You may have seen this in the News: London premiere of movie with AI-generated script cancelled after backlash
After the premiere was canceled, the filmmakers decided to release it for free on YouTube. I was curious enough (and had a perfect repetitive task to do while it played) that I decided to give it a go.
The premise is that every word of the script was written by ChatGPT 4.0 with minimal input from the writer. In fact, the LLM is fully credited as the screenwriter. It's directed by Peter Luisi, a Swiss filmmaker of some moderate renown, whose previous quirky films have consistently received more positive than negative reviews. It is made with a decent budget and professional talent, and it could be a sign of things to come - it certainly portends to.
But is is any good?
First the good: It is surprisingly coherent, likely helped along by human input and editing. A scroll at the start of the film reads: "'Write a plot for a film where a screenwriter realizes he is less good than artificial intelligence' - This was our first prompt and only creative input as screenwriters. Based on that plot we asked chatGPT to generate characters, a step by step outline, and to write these scenes one by one. Not a single word was changed or rearranged. The only thing we were allowed to do was shorten." I don't really know what all that means, but it makes it sound like there was likely a lot of prompt engineering and human editing that happened to make the script we ended up with. The dialogue in the individual scenes is, unsurprisingly, fairly natural sounding - after all, that is really the LLM's wheelhouse.

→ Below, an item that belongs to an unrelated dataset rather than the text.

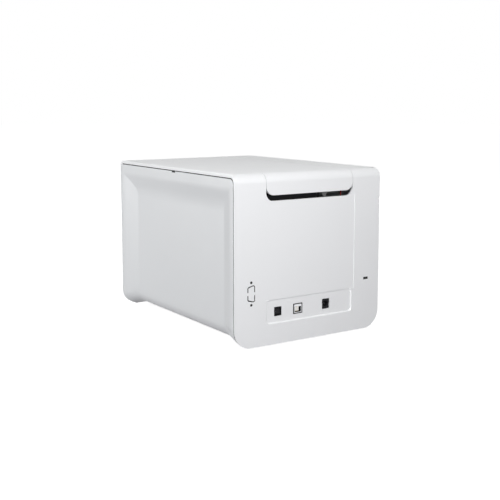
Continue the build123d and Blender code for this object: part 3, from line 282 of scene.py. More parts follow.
def turned(profile, axis="x", columns=48, ring=False):
    """Shape turned on a lathe about an axis through the origin: each profile corner (along,
    radius, rounding) makes a circle (radius cos t, radius sin t). A ring's profile is a closed
    loop beside the axis, any other profile starts and ends on it."""
    if ring:
        corners = [*profile, profile[0]]
        path = rounded_path(corners)[:-1]
    else:
        path = rounded_path(profile)
    turn = np.linspace(0, 2 * np.pi, columns, endpoint=False)
    along, radius = path[:, :1], path[:, 1:]
    grid = along_axis(along, radius * np.cos(turn), radius * np.sin(turn), axis)
    return woven(grid, round_rows=ring, round_columns=True)


def rounded_loop(width, height, rounding, steps=6):
    """Closed outline of a rectangle about the origin with four round corners."""
    angle = np.linspace(0, np.pi / 2, steps)
    arc = np.stack([np.cos(angle), np.sin(angle)], axis=-1) * rounding
    corner = np.array([width / 2 - rounding, height / 2 - rounding])
    loop = []
    for cos, sin, side, rise in ((1, 0, 1, 1), (0, 1, -1, 1), (-1, 0, -1, -1), (0, -1, 1, -1)):
        across, up = arc[:, 0] * cos - arc[:, 1] * sin, arc[:, 0] * sin + arc[:, 1] * cos
        loop.append(np.stack([across, up], axis=-1) + corner * (side, rise))
    return np.concatenate(loop)


def plate(loop, low, high, axis="z", soft=0.3):
    """Solid between two ends along an axis, its outline a closed loop that can be seen whole
    from its middle. Each end is drawn in by a quarter round of the soft radius."""
    loop = np.asarray(loop, float)
    centre = loop.mean(axis=0)
    reach = np.hypot(*(loop - centre).T).max()
    angle = np.linspace(0, np.pi / 2, 4)
    drawn = 1 - soft * (1 - np.sin(angle)) / reach
    bend = soft * (1 - np.cos(angle))
    levels = np.concatenate([[low], low + bend, high - bend[::-1], [high]])
    sizes = np.concatenate([[0], drawn, drawn[::-1], [0]])
    across = centre[0] + (loop[:, 0] - centre[0]) * sizes[:, None]
    up = centre[1] + (loop[:, 1] - centre[1]) * sizes[:, None]
    return woven(along_axis(levels[:, None], across, up, axis), round_columns=True)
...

Taken as a whole - that's where it starts to fall apart. Every scene, every dialogue, every conflict centers around lengthy and repetitive philosophizing around this central question. Whether at a cocktail party or in bed with his wife, or talking to the puck-shaped AI device, every line of dialogue concentrates on whether a machine can "truly" represent human emotions. It's as blunt and repetitive as being jumped in an alley by a little league team. It just hits you over the head repeatedly.
As if in answer to its own question, every conflict is contrived and resolved at the mechanical convenience of the plot. The screenwriter is initially resistant to using the device at all, but his producer insists and he is immediately onboard (apart from the lengthy and - as I mentioned - repetitive laments he offers about giving up his career to a machine. The screenwriter's wife leaves because he becomes too obsessed with the device, but ultimately takes him back in a dialogue that sounds like it was generated by an algorithm. Because it was.
The character's mentor dies abruptly, seemingly because the story needs an emotional beat and is done with him anyway. He only shows up a couple of times before, and the previous scenes are so unremarkable that I had to go back and remind myself who he was and if there was some allusion to an illness or accident (there is not). It's only 72 minutes, so it's telling that an entire character could be so unmemorable.
Unfortunately, the acting and the sound design are likewise robotic. I found myself wondering if the film was scored by a machine, too. This is the kind of fare you might expect from any low budget drama. On that note, it was not the worst film I've seen. This is the type of writing that could certainly compete with Hallmark romances and low-budget cop dramas. It hits all the beats (with some likely basic human intervention), and delivers a story that is adequate. Not good, mind you. Adequate.
There are strange plotholes, like after the success with the first script using the AI as an assistant, his producer asks him to submit a script written entirely by the device. That fundamentally makes no sense. If it is written entirely by the device, then what exactly is the producer asking him to do? Press the "go" button? The scene makes sense in an LLM-logic kind of way. It resembles an actual conflict if you squint and don't think about it for more than 2 seconds.
Like most of what LLMs and other generative algorithms creates, it is a fair approximation of human creativity. It outperforms half of the film school students hawking scripts in Hollywood, and indeed I think it is an omen of how films will be made (and already are). No need for studios to bother with writers for basic rewrites or to pay humans to churn out another low quality, background noise Netflix series. The central question of the film: can chatGPT make art? No. Obviously not. The film attempts to take itself seriously, but it is fundamentally drivel.
It is not good.
I'm planning to come back as Fermi's Paradox.